What about “natural” fragrance and essential oils?

  • “Natural” does not mean safe. There can be constituents of natural fragrances that have harmful health effects including endocrine disruptors, carcinogens and allergens. It is important that companies look for safer alternatives where available and report all ingredients in their fragrances, both natural and synthetic, so that consumers are able to avoid potential allergic reactions and other health consequences.
  • Essential oils are naturally occurring complex mixtures which are highly variable in their chemical composition dependent on their geographic origin, extraction method, season of harvest and many other biological conditions. Some of the naturally-occurring constituents can be allergens or sensitizers, carcinogens or endocrine disrupting chemicals or have other negative health effects.[4],[5]. However, many of the constituents have been shown to have positive health effects, including antioxidant, antimicrobial and antitumor activities.[6] Many essential oils have not been tested thoroughly for safety, though most have been used for centuries by communities around the world.
  • There is evidence that the use of products containing lavender and tea tree oil on young boys can result in gynecomastia (growth of breast tissue).[7] No effects on breast development have been seen in women or young girls.[8]
  • Dilution of essential oils reduces their endocrine disrupting effects.[9]

Who is most likely to be exposed to fragrance?

Women who work in beauty, cleaning, and home care industries are likely to be exposed, as well as consumers who use home and beauty care products containing fragrance.

Who is most vulnerable to the health effects?

Children, women of color, custodians, domestic workers and cosmetologists are most vulnerable and highly exposed.
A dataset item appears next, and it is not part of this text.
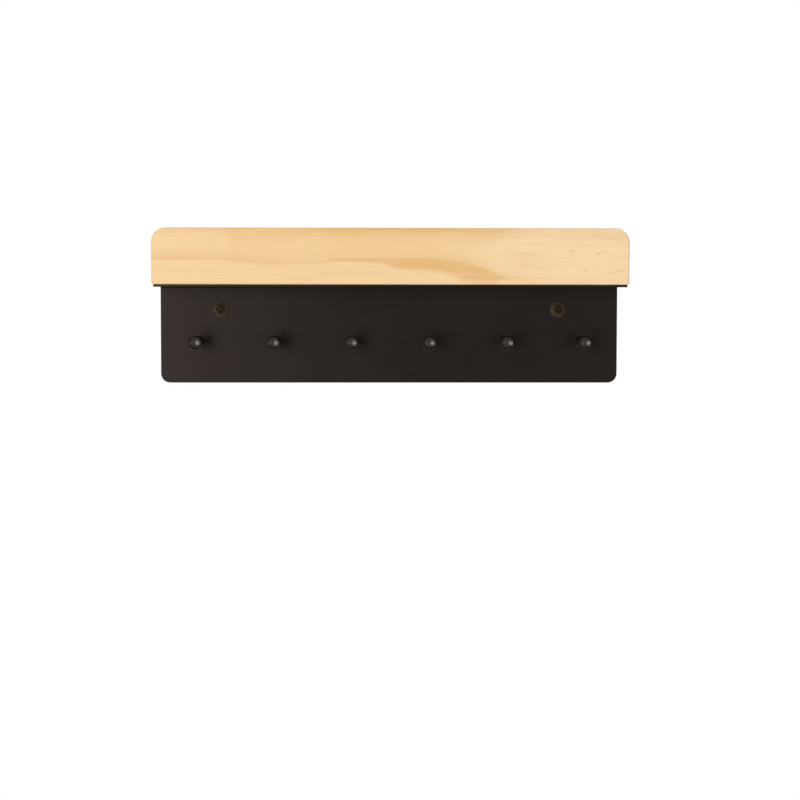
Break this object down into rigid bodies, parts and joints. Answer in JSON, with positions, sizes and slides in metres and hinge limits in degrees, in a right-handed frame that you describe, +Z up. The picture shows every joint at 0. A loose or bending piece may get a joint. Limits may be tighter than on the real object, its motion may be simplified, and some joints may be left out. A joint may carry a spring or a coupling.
{
  "type": "wall key holder",
  "caption": "Wall key holder: a folded black steel sheet makes the wall plate and a narrow shelf with a pine rail on its front edge, and turned steel pegs stand in the plate.",
  "frame": {"origin": "on the plate's back face, which lies on the wall, midway between the two wall screws", "axes": "+Z up, +X to the right as seen from the room, +Y into the wall, so the front faces -Y"},
  "size_m": [0.3, 0.074, 0.0995],
  "materials": {
    "powder_coated_steel": "fine matte powder coat, warm black",
    "pine": "fine sanded pale pine with a thin matte lacquer",
    "black_peg": "semi-gloss black",
    "bronze_screw": "dark bronze plating",
    "black_screw": "black zinc plating"
  },
  "bodies": {
    "root": {"steel_bracket": "powder_coated_steel", "wood_rail": "pine", "peg_1": "black_peg", "peg_2": "black_peg", "peg_3": "black_peg", "peg_4": "black_peg", "peg_5": "black_peg", "peg_6": "black_peg", "wall_screws": "bronze_screw", "rail_screws": "black_screw"}
  },
  "joints": []
}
Without full ingredient disclosure, these populations have no way to avoid chemicals of concern.

What are the top tips to avoid exposure?

  • Choose fragrance-free products or products from companies who have publicly committed to full fragrance ingredient disclosure.
  • Read labels to avoid products that contain ‘fragrance’ or ‘parfum.’
  • Wear appropriate personal protective equipment when working with fragranced products, such as personal care products, cleaning products, perfumes, and home care products.
  • Never use undiluted essential oils directly on the skin.
  • Avoid the use of lavender or tea tree oil on young boys.
[1] International Fragrance Association. “IFRA Transparency List.” Accessed November 4, 2020.

[2] Breast Cancer Prevention Partners. “Right to Know: Exposing Toxic Fragrance Chemicals in Beauty, Personal Care, and Cleaning Products. Breast Cancer Prevention Partners.” Last modified September 2018.

[3] International Fragrance Association. “IFRA Transparency List.” Accessed November 4, 2020.

[4] Nematollahi, Neda, Spas D. Kolev and Anne Steinemann. “Volatile chemical emissions from essential oils.” Air Quality Atmosphere and Health 11, 8 (2018): 949–54. doi:10.1007/s11869-018-0606-0.

[5] National Institute of Environmental Health Sciences. “Essential Oils.” Last updated April 15, 2020.

[6] Dosoky, Noura S, and William N Setzer. “Chemical Composition and Biological Activities of Essential Oils of Curcuma Species.” Nutrients 10, 9 (2018): 1196. doi:10.3390/nu10091196.

[7] Henley, Derek V et al. “Prepubertal gynecomastia linked to lavender and tea tree oils.” The New England Journal of Medicine 356, 5 (2007): 479-85. doi:10.1056/NEJMoa064725.

[8] National Institute of Environmental Health Sciences. “Essential Oils.” Last updated April 15, 2020.

[9] National Institute of Environmental Health Sciences. “Essential Oils.” Last updated April 15, 2020.